NON SI POSSONO legittimare in alcun modo, o esternalizzare in Albania, prassi di polizia largamente discrezionali che si traducono nella privazione della libertà personale delle persone “ristrette”, non solo nei Cpr, ma anche nei centri di accoglienza/detenzione denominati Hotspot (punti di crisi), o adibiti a funzione di Hotspot, utilizzati di fatto come luoghi di detenzione amministrativa sottratti non solo ad un effettivo controllo dei giudici, ma anche all’esercizio del diritto di visita da parte dei giornalisti e delle organizzazioni non governative.
Secondo l’art. 10 ter del T.U. 286/98, che ai fini della identificazione prevedeva strutture destinate alle “procedure di frontiera con trattenimento “, anche in luoghi diversi dalle località di sbarco, non deve subire trattamenti inumani o degradanti, ha diritto di accesso ad un avvocato di fiducia, e soprattutto deve ricevere «l’informazione sulla procedura di protezione internazionale, sul programma di ricollocazione in altri Stati membri dell’Unione europea e sulla possibilità di ricorso al rimpatrio volontario assistito».

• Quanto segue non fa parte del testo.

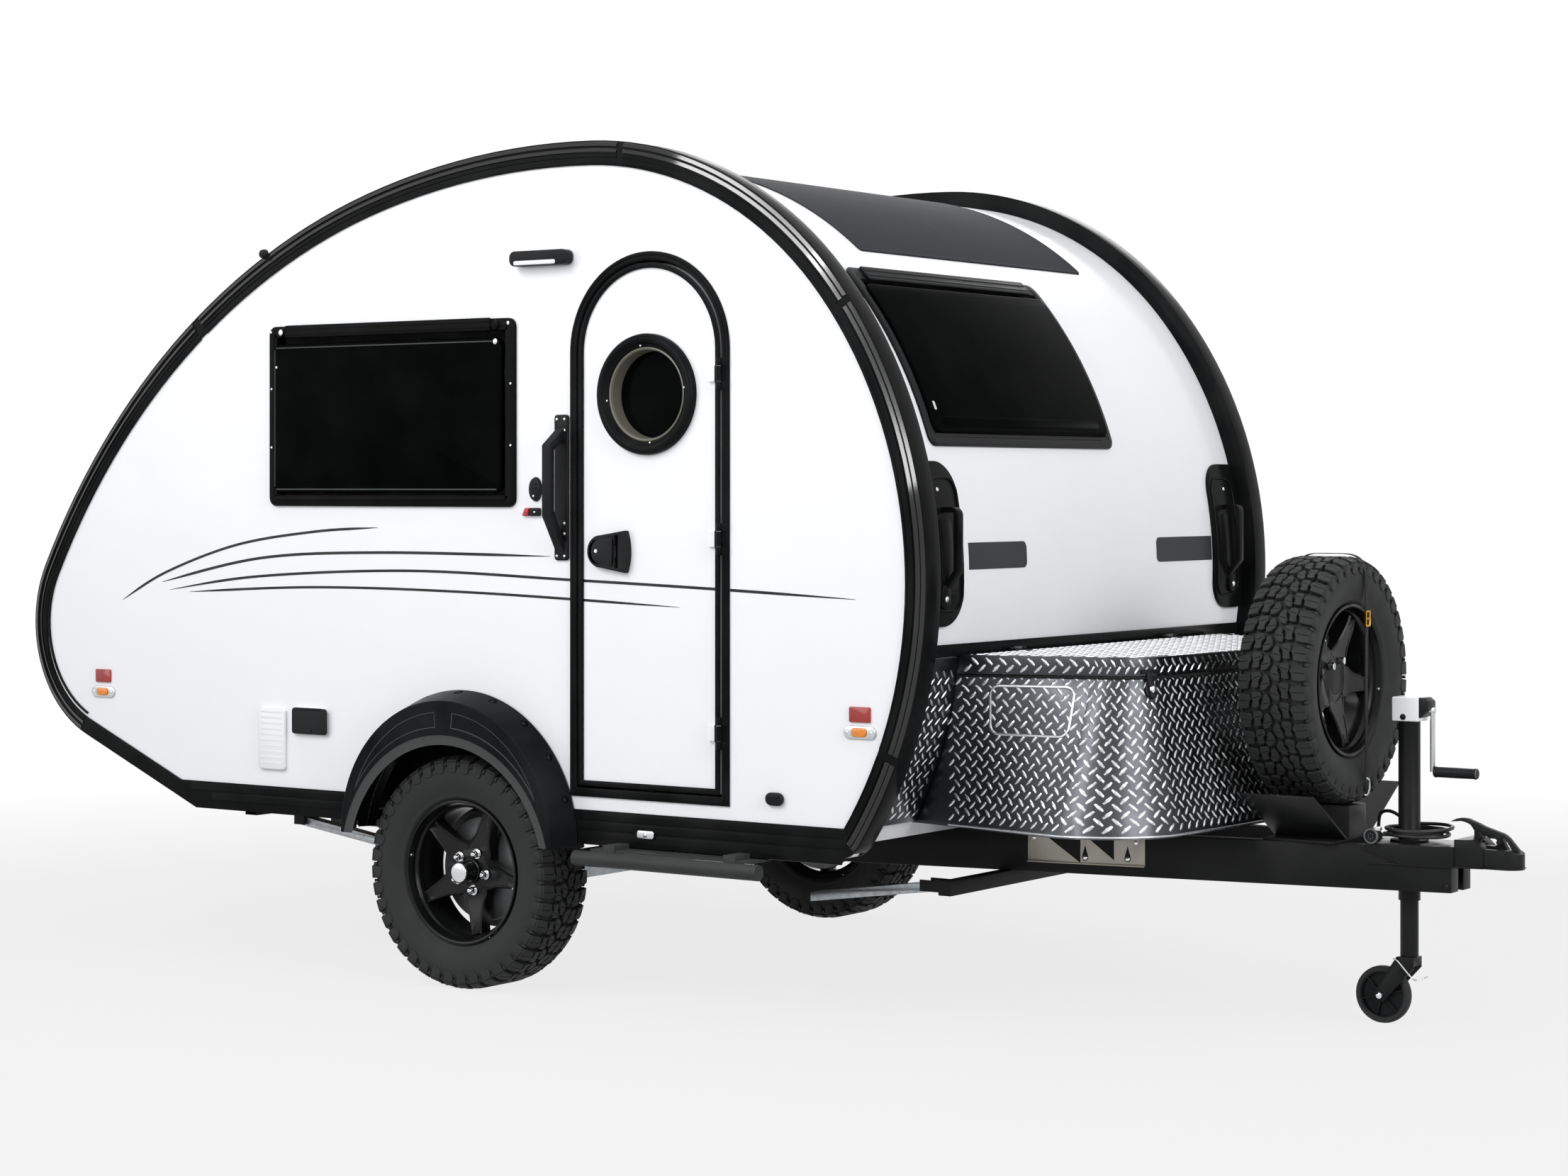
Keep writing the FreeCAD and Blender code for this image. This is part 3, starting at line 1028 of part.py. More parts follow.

Con la sentenza del 23 novembre dello scorso anno sul caso «A.T. and Others v. Italy», la Corte europea dei diritti dell’Uomo ha condannato ancora una volta l’Italia per la detenzione informale, senza basi legali, in un centro di accoglienza/detenzione “Hotspot”. I giudici di Strasburgo hanno sanzionato l’Italia in numerose sentenze analoghe anche per trattamenti inumani e degradanti, per il sovraffollamento della struttura, per la mancata nomina di un tutore dei minori, e per la violazione degli obblighi di informazione.

TOCCA ADESSO alla Corte di Cassazione a sezioni unite riaffermare, con riferimento ai migranti richiedenti asilo, trattenuti in procedura accelerata nel centro Hotspot di Modica-Pozzallo, ma con una sentenza attesa a breve, che avrà ricadute anche negli altri centri di detenzione amministrativa, e sulla futura applicazione del Memorandum Italia-Albania, il principio dell’“habeas corpus”, cardine dello Stato di diritto (rule of law), principio che, nel nostro ordinamento, è ribadito con carattere inderogabile dall’art. 13 della Costituzione a garanzia di stranieri e cittadini italiani.